Sunday, November 29, 2009

Raj Patel - Stuffed and Starved


This is a superb book. Rarely do I come away from reading a non-fiction book feeling as satisfied as I did when I closed Stuffed and Starved.

Raj Patel has produced an amazing investigation of the problems with the world's food system. Starting from the very bottom - the men and women who produce the world's food, he shows us a system that has become dominated by multinational interests, profiteering and ruthless capitalist actions. The consequences are impoverisment, soaring suicide rates amongst farmers, unemployment and food that is geared to maximising profit, rather than improving diets.

We see the ruthlessness of the seed companies, forcing and tricking farmers into using GM seeds. We see the power of the supermarkets determining what must be grown, despite what is best for the farmer. And finally we see how this comes together in a world food system that creates hunger in the midst of plenty, and simultaneously obesity on a mass scale.

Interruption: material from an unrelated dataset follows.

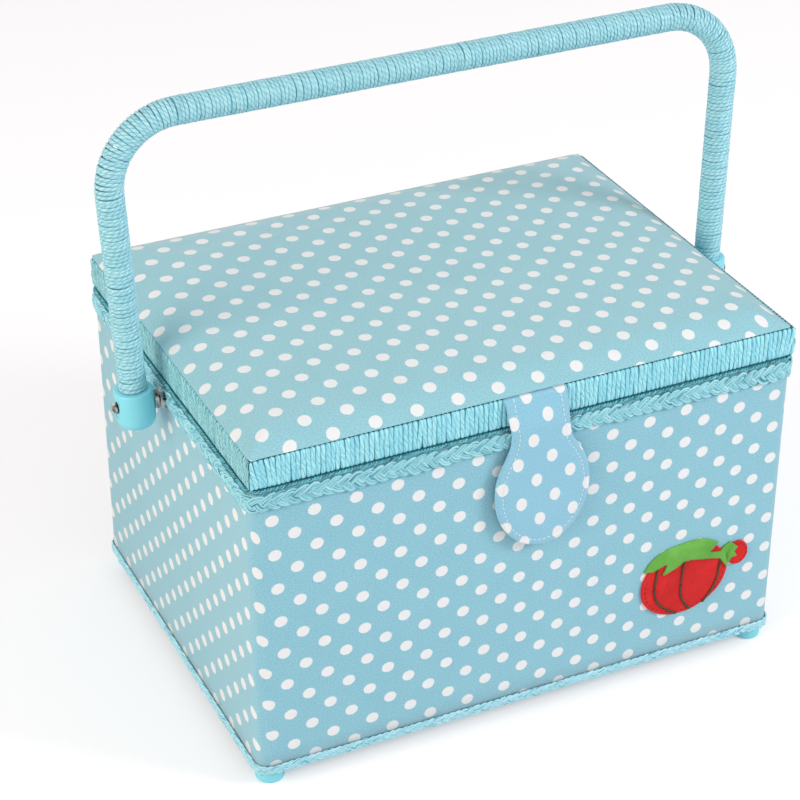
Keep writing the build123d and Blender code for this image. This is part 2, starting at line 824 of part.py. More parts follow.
def felt_leaves():
    """Green leaves on both fruits, joined by a stalk."""
    cap = leaf_cap(tomato_length, tomato_height, tomato_cap, (-35, -35, -20, 5))
    leaves = on_front(cap, tomato_x, tomato_z, tomato_tilt, 1)
    small_cap = leaf_cap(berry_length, berry_width, berry_cap, (-10, 10))
    leaves += on_front(small_cap, berry_x, berry_z, berry_tilt, 1)
    rise = Vector(1, 0, 0).get_angle(Vector(berry_offset, berry_rise, 0))
    stalk = Pos(berry_offset / 4, 0) * Rectangle(berry_offset / 2, stalk_width)
    middle_x = (tomato_x + berry_x) / 2
    middle_z = (tomato_z + berry_z) / 2
    return leaves + on_front(stalk, middle_x, middle_z, rise, 1)


# ---- Places that follow from several pieces
tomato_x = box_length / 2 - tomato_side
tomato_z = wall_bottom + tomato_rise
berry_x = tomato_x + berry_offset
berry_z = tomato_z + berry_rise
tab_back_y = -(box_depth / 2 + top_braid_thickness + tab_clearance)
tab_thickness = 2 * tab_cloth + tab_core_thickness
tab_front_y = tab_back_y - tab_thickness
tab_top = rim_top - tab_clearance
fold_y = (tab_back_y + tab_front_y) / 2
fold_z = tab_top - tab_thickness / 2
snap_face_y = -box_depth / 2 - snap_plate_thickness
outer_washer_x = box_length / 2 + braid_under_washer + seat_gap
inner_washer_x = inner_length / 2 - seat_gap - washer_thickness
bolt_tip_x = inner_washer_x - nut_thickness - bolt_end
tray_margin = leaf_thickness + tray_gap + tray_lip
tray_length = inner_length - 2 * tray_margin
tray_depth = inner_depth - 2 * tray_margin
tray_bottom = body_top - tray_drop - tray_height
divider_places = (-tray_length / 6, tray_length / 6)
pocket_start = pincushion_side + 2 * pincushion_radius + pocket_gap - rim_inner_length / 2
pocket_sides = (pocket_start, rim_inner_length / 2 - pocket_side)


# ---- The pieces, each in a node of its own
nodes = {}
nodes.update(wall_boards())
nodes["base_board"] = base_board()
nodes["outer_cover"] = outer_cover()
nodes["base_cover"] = underside_cover()
nodes["lining"] = lining_cloth()
nodes["edge_binding"] = edge_binding()
nodes["top_braid"] = top_braid()
nodes["base_braid"] = base_braid()
nodes["feet"] = feet()
nodes["foot_screws"] = foot_screws()
nodes["hinge_lower_leaves"] = at_hinges(hinge_leaf(True))
nodes["hinge_pins"] = hinge_pins()
nodes["hinge_lower_screws"] = leaf_screws(True)
nodes["snap_plate"] = snap_plate()
nodes["felt_tomato"] = felt_tomato()
nodes["felt_berry"] = felt_berry()
nodes["felt_leaves"] = felt_leaves()
nodes["tray"] = tray()
nodes["tray_ledges"] = tray_ledges()
nodes.update(lid_rails())
nodes.update(lid_wraps())
nodes["lid_panel"] = lid_panel()
nodes["pad_foam"] = pad_filling()
nodes["pad_cover"] = pad_skin()
nodes["lid_lining"] = lid_lining_cloth()
nodes["lid_pocket"] = pocket()
nodes["pocket_elastic"] = pocket_elastic()
nodes["pincushion"] = pincushion()
nodes["hinge_upper_leaves"] = at_hinges(hinge_leaf(False))
nodes["hinge_upper_screws"] = leaf_screws(False)
nodes["tab_anchor"] = tab_anchor()
nodes["tab_core"] = tab_card()
nodes["tab_front_cover"] = tab_front_cloth()
nodes["tab_back_cover"] = tab_back_cloth()
nodes["snap_magnet"] = snap_magnet()
nodes["pivot_bolts"] = pivot_bolts()
nodes["wall_washers"] = wall_washers()
nodes["wall_nuts"] = wall_nuts()
nodes["socket_nuts"] = socket_nuts()
nodes["handle_tube"] = handle_tube()
nodes["handle_wrap"] = handle_cord()
nodes["socket_left"] = socket(-1)
nodes["socket_right"] = socket(1)

os.makedirs("parts", exist_ok=True)
for name, piece in nodes.items():
    solids = piece if isinstance(piece, list) else [piece]
    solids = [solid for group in solids for solid in group.solids()]
    shape = solids[0] if len(solids) == 1 else Compound(children=solids)
    export_step(shape, "parts/" + name + ".step")
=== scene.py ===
import math
import random

import bmesh
import bpy
from mathutils import Matrix, Vector, noise


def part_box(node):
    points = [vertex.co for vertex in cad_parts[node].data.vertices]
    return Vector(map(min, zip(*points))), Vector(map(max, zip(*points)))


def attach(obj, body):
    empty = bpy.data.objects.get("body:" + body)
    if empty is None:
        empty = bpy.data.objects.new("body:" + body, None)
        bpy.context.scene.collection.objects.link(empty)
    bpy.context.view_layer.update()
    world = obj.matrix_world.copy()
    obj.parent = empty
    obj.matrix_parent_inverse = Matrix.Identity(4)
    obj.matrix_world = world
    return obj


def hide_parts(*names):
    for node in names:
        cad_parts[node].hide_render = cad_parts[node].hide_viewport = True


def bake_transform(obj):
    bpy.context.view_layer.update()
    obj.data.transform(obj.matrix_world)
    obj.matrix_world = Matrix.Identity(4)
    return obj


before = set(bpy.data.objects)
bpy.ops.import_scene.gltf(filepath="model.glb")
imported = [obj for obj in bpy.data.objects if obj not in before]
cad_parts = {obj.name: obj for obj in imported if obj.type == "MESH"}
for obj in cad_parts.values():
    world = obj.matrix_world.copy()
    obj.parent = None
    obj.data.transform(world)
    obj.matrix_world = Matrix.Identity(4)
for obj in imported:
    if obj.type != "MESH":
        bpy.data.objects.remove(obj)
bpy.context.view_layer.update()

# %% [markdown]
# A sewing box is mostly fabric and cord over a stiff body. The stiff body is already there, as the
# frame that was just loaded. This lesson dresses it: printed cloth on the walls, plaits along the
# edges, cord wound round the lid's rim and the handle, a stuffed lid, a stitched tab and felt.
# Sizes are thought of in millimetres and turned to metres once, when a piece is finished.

random.seed(7)
scene = bpy.context.scene
MM = 0.001


def span(node):
    """Lowest and highest corner of a frame part, in millimetres."""
    low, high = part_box(node)
    return low / MM, high / MM


def clamp(value, low=0.0, high=1.0):
    """A value, held between a lowest and a highest one."""
    return min(max(value, low), high)


def new_object(name, data):
    """An object in the scene that shows a mesh, a curve, a lamp or a camera."""
    holder = bpy.data.objects.new(name, data)
    scene.collection.objects.link(holder)
    return holder


walls_low, walls_high = span("outer_cover")
print("walls from", [round(x, 1) for x in walls_low], "to", [round(x, 1) for x in walls_high])

# %% [markdown]
# The camera looks down on the front and the left side. A long lens keeps the upright edges nearly
# parallel. The camera's place is worked out from an aim point, a distance and two angles, which is
# easier to correct than three coordinates.

# %% camera
AIM = Vector((-0.021, 0.0, 0.1427))
DISTANCE = 1.353
AZIMUTH = math.radians(-25.17)
ELEVATION = math.radians(31.32)

lens = bpy.data.cameras.new("camera")
lens.lens = 107.5
lens.sensor_width = 36.0
lens.clip_end = 20.0
camera = new_object("camera", lens)
away = Vector((
    math.sin(AZIMUTH) * math.cos(ELEVATION),
    -math.cos(AZIMUTH) * math.cos(ELEVATION),
    math.sin(ELEVATION),
))
camera.location = AIM + DISTANCE * away
camera.rotation_euler = away.to_track_quat("Z", "Y").to_euler()
scene.camera = camera
print("camera at", [round(x, 3) for x in camera.location])

# %% [markdown]
# Materials are built from nodes. Three small helpers keep the cells short: one adds a node and
# plugs its inputs, one does sums with numbers and one does sums with vectors. An input may be a
# plain value or the output of another node.

# %% node helpers
def plug(tree, value, socket):
    """Sets an input, or links it when the value is another node's output."""
    if isinstance(value, bpy.types.NodeSocket):
        tree.links.new(value, socket)
    else:
        socket.default_value = value


def add(tree, kind, inputs=None, **settings):
    """A new node with its settings and inputs."""
    node = tree.nodes.new("ShaderNode" + kind)
    for key, value in settings.items():
        setattr(node, key, value)
    for key, value in (inputs or {}).items():
        plug(tree, value, node.inputs[key])
    return node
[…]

Patel is rightly cynical about the multinationals being able to solve these contradictions. He points out how supermarkets for instance rebrand themselves to appeal to an era when more and more people are worried about what's "behind the label". Yet in a system where the problem is agribuisness as a whole Patel doesn't believe that this sort of reorientation of the food giants helps.

"To turn agribusinesses loose on organic food is to legitimate their rule, to concede that no kind of food system is possible without their participation, just as to choose between high-pericide farmaing or GM farming is to admit that, either way, the pesticide companies are a part of our food system. But there have always been alternatives."

It's when Patel is looking at the alternatives that things become really interesting. He discusses various food co-operatives, or shops aimed at bringing local, cheap, healthy food to communities. Pointing out that when people to have access to decent food it is very popular. (He also makes the point, having discussed how supermarkets destroy such local shops, that were supermarkets don't exist at all, were there is no easy access to food, obesity shoots through the roof as people survive on a fast food, high fat, high sugar diet).

But at the heart of Patel's argument is that its a lack of control over the food production process that is the fundamental problem. He shows how things improve once people start to take control of their lives - the MST in South America, creating collective farms based on solidarity for instance - but what is true in rural societies is also true of those of us living in towns.

"If the quality of food we eat is shaped by work and play, by the neighbourhoods we live in, the jobs we can get and the time we spend travelling between them, then we might want to consider poor diets as a symptom of a systemic lack of control over our spaces and lives."

Such a conclusion can only serve to underline the argument that if we are truely to improve our lives, then fundamental social change must be part of the solution.